* Work to be completed
Find each line with the word "bodies" and copy it.

* Working data
____________

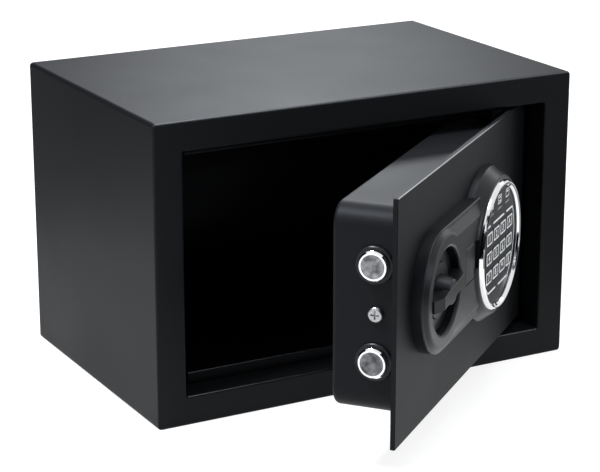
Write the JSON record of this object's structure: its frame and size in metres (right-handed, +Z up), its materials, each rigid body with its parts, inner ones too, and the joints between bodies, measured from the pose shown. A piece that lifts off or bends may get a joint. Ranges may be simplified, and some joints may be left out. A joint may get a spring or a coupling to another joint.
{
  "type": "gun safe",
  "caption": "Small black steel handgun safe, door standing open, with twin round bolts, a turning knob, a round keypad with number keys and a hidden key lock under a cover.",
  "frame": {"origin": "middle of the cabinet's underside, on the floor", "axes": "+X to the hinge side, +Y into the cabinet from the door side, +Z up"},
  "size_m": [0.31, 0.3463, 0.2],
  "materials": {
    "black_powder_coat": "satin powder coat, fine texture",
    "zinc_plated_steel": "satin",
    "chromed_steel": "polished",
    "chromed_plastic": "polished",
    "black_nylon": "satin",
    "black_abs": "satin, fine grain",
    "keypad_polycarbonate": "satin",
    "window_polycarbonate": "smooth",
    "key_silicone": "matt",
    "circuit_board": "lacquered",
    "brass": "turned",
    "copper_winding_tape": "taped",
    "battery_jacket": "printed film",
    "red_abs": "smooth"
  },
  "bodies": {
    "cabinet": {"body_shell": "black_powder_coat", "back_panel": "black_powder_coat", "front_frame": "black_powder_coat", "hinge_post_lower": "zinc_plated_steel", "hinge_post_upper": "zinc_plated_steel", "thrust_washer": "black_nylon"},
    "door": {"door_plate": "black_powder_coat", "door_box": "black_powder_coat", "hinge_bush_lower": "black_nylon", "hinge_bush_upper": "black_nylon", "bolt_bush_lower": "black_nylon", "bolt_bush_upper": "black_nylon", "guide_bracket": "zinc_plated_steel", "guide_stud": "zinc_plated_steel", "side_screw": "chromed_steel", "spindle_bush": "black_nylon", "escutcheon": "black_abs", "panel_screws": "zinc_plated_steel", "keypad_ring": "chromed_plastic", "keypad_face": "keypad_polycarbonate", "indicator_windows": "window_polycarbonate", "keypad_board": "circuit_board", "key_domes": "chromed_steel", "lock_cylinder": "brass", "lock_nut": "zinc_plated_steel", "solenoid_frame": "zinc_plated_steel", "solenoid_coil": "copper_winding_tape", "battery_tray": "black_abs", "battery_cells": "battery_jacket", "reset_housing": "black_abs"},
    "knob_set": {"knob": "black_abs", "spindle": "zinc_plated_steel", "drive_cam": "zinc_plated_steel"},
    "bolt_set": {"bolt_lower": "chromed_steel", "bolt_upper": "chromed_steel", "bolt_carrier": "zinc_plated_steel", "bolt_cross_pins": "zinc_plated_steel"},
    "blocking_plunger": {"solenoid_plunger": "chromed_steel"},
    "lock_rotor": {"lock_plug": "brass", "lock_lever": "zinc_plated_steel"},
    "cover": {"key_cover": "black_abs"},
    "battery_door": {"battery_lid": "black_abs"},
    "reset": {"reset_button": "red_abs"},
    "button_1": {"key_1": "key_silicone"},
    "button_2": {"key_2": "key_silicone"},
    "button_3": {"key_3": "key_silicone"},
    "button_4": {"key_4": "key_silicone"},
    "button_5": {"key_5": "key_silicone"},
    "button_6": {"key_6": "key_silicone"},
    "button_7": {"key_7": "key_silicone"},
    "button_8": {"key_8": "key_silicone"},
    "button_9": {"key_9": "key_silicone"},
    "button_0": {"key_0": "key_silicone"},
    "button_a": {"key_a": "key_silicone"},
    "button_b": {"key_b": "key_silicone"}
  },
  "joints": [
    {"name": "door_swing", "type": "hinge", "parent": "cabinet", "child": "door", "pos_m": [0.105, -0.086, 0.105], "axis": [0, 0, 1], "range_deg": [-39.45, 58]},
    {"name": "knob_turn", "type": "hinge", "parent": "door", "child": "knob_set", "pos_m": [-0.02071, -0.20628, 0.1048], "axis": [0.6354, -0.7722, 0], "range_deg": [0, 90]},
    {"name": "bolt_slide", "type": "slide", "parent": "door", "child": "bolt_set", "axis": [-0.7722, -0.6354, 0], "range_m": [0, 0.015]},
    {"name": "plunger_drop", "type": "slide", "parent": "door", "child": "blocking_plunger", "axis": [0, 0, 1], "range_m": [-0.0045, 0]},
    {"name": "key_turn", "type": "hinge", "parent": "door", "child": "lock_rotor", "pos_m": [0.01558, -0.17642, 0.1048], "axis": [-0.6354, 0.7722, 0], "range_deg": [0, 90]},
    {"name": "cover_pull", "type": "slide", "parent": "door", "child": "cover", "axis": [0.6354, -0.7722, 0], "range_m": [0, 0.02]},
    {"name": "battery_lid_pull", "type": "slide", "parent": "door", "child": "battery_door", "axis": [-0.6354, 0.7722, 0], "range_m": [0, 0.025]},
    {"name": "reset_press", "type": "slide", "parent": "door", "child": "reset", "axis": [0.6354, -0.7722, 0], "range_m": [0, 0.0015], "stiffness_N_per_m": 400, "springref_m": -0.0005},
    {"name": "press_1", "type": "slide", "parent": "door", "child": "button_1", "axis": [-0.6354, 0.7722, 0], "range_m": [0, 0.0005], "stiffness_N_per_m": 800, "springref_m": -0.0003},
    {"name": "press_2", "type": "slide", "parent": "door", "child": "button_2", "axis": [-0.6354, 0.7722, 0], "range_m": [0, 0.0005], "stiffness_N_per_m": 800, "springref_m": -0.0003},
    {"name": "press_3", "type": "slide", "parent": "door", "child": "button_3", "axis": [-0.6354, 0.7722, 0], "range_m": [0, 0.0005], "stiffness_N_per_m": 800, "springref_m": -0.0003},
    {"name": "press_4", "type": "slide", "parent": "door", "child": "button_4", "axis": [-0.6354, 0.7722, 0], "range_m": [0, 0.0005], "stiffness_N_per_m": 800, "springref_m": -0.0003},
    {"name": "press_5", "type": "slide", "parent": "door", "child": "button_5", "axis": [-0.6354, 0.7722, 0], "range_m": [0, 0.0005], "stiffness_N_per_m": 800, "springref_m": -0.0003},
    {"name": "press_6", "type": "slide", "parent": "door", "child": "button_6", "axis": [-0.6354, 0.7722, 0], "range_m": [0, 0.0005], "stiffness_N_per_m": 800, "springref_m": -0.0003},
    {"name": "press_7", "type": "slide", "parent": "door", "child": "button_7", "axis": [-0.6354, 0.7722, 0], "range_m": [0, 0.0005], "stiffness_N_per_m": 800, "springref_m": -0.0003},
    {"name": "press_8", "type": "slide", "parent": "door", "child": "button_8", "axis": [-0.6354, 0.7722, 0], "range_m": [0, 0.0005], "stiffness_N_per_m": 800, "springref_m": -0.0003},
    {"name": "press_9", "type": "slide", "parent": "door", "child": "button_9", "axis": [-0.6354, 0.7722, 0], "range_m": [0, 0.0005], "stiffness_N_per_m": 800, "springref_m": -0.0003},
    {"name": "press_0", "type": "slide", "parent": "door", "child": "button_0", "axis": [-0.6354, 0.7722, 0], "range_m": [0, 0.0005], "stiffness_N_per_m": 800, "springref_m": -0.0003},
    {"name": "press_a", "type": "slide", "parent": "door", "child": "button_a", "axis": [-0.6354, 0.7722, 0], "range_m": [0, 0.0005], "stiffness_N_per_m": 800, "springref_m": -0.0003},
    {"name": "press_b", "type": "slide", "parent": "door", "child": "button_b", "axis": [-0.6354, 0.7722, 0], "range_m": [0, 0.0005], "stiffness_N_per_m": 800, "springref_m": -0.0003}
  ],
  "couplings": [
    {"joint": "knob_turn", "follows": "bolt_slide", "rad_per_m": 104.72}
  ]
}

____________

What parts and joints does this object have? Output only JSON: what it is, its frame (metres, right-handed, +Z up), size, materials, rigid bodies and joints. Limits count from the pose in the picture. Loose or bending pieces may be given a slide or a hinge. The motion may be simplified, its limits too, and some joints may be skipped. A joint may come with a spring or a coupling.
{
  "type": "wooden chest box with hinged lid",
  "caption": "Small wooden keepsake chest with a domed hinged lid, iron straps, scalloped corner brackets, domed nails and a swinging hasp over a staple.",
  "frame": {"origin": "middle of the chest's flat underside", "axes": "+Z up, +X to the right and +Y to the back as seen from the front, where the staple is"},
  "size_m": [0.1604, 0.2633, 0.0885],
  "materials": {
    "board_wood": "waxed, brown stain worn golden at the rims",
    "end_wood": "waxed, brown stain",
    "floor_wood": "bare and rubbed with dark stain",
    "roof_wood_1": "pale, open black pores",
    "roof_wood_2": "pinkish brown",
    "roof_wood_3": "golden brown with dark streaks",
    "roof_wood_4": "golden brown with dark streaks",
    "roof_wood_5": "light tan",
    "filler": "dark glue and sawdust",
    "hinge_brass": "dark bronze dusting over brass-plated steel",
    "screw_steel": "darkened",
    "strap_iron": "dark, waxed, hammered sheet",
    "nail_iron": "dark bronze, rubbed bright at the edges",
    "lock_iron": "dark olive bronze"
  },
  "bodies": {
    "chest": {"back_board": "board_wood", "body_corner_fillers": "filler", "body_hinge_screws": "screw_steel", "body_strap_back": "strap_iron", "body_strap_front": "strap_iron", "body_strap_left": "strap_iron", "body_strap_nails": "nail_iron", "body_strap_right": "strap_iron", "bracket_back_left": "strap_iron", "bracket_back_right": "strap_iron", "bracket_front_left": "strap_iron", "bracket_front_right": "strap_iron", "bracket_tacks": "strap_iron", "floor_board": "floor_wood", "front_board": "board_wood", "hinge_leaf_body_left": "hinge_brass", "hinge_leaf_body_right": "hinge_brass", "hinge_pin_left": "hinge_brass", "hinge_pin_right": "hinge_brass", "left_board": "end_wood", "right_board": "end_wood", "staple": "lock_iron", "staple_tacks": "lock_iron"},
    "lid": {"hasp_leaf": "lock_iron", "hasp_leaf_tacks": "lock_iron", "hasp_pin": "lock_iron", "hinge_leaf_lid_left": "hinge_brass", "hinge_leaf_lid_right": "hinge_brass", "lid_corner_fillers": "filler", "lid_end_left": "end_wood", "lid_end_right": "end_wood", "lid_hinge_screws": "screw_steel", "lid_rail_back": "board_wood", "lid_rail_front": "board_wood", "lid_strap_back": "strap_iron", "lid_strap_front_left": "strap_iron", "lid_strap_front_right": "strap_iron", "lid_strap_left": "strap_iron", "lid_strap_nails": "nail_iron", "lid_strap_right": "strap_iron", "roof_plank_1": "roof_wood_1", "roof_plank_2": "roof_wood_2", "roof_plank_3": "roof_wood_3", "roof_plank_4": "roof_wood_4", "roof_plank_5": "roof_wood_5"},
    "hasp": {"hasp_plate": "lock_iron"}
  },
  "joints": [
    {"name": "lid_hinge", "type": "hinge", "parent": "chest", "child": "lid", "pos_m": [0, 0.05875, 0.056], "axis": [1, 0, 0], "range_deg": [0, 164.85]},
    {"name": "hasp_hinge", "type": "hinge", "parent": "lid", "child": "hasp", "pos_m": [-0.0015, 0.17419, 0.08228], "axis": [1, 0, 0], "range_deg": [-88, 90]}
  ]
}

____________

* Result of the exercise
Write the JSON record of this object's structure: its frame and size in metres (right-handed, +Z up), its materials, each rigid body with its parts, inner ones too, and the joints between bodies, measured from the pose shown. A piece that lifts off or bends may get a joint. Ranges may be simplified, and some joints may be left out. A joint may get a spring or a coupling to another joint.
  "bodies": {
What parts and joints does this object have? Output only JSON: what it is, its frame (metres, right-handed, +Z up), size, materials, rigid bodies and joints. Limits count from the pose in the picture. Loose or bending pieces may be given a slide or a hinge. The motion may be simplified, its limits too, and some joints may be skipped. A joint may come with a spring or a coupling.
  "bodies": {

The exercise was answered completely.